Start Dataset excerpts

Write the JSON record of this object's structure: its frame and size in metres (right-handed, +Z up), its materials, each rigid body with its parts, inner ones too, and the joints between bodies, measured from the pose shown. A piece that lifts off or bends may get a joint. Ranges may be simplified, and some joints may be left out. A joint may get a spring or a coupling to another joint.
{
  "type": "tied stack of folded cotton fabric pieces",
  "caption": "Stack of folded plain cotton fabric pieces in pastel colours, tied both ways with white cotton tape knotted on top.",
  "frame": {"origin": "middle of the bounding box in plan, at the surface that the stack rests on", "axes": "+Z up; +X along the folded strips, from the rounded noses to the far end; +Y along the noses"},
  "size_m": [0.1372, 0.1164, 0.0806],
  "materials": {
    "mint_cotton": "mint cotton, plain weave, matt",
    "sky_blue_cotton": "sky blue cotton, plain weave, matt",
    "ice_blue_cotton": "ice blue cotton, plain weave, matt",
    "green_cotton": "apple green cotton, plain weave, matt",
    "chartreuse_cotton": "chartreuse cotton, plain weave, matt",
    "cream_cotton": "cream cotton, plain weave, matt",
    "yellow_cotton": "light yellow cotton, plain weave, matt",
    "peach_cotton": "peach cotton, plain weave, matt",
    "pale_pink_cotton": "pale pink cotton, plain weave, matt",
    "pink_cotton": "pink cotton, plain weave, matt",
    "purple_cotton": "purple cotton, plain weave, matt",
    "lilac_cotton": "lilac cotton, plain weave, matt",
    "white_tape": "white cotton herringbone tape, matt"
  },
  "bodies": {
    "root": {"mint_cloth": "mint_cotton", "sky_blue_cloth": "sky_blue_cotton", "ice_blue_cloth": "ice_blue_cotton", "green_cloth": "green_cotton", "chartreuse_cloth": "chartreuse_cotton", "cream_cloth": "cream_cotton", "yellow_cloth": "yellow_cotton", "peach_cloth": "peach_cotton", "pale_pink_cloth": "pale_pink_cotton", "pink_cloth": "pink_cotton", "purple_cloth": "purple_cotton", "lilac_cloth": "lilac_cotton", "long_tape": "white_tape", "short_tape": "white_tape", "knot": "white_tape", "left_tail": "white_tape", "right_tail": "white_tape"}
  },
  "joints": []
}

End Dataset excerpts
Start Dataset excerpts

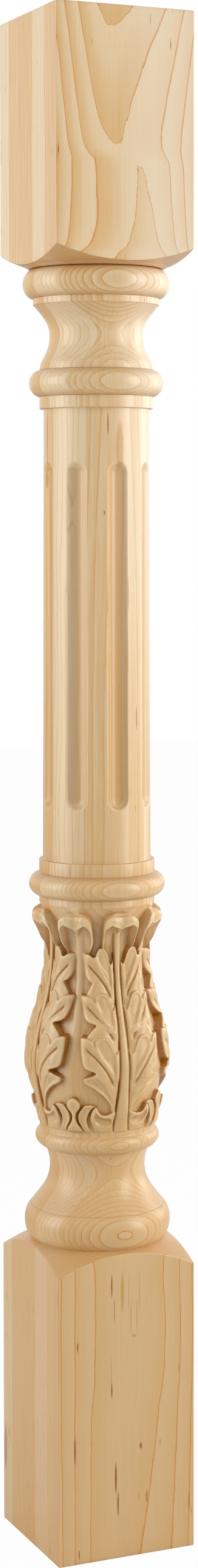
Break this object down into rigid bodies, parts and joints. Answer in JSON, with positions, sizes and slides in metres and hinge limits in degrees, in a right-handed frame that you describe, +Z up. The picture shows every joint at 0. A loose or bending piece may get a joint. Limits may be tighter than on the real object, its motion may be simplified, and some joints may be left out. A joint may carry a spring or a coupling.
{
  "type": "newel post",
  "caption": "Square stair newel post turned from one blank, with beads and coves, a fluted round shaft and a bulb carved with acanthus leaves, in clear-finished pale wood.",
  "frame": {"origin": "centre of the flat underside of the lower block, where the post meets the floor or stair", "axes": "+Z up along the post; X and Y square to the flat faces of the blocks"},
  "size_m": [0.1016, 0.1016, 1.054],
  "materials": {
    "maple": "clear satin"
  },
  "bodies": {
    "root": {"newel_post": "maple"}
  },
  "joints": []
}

End Dataset excerpts

Request => Look through the listing above. Pick out each line with "parts" and copy it.

Correct answer =>
Write the JSON record of this object's structure: its frame and size in metres (right-handed, +Z up), its materials, each rigid body with its parts, inner ones too, and the joints between bodies, measured from the pose shown. A piece that lifts off or bends may get a joint. Ranges may be simplified, and some joints may be left out. A joint may get a spring or a coupling to another joint.
Break this object down into rigid bodies, parts and joints. Answer in JSON, with positions, sizes and slides in metres and hinge limits in degrees, in a right-handed frame that you describe, +Z up. The picture shows every joint at 0. A loose or bending piece may get a joint. Limits may be tighter than on the real object, its motion may be simplified, and some joints may be left out. A joint may carry a spring or a coupling.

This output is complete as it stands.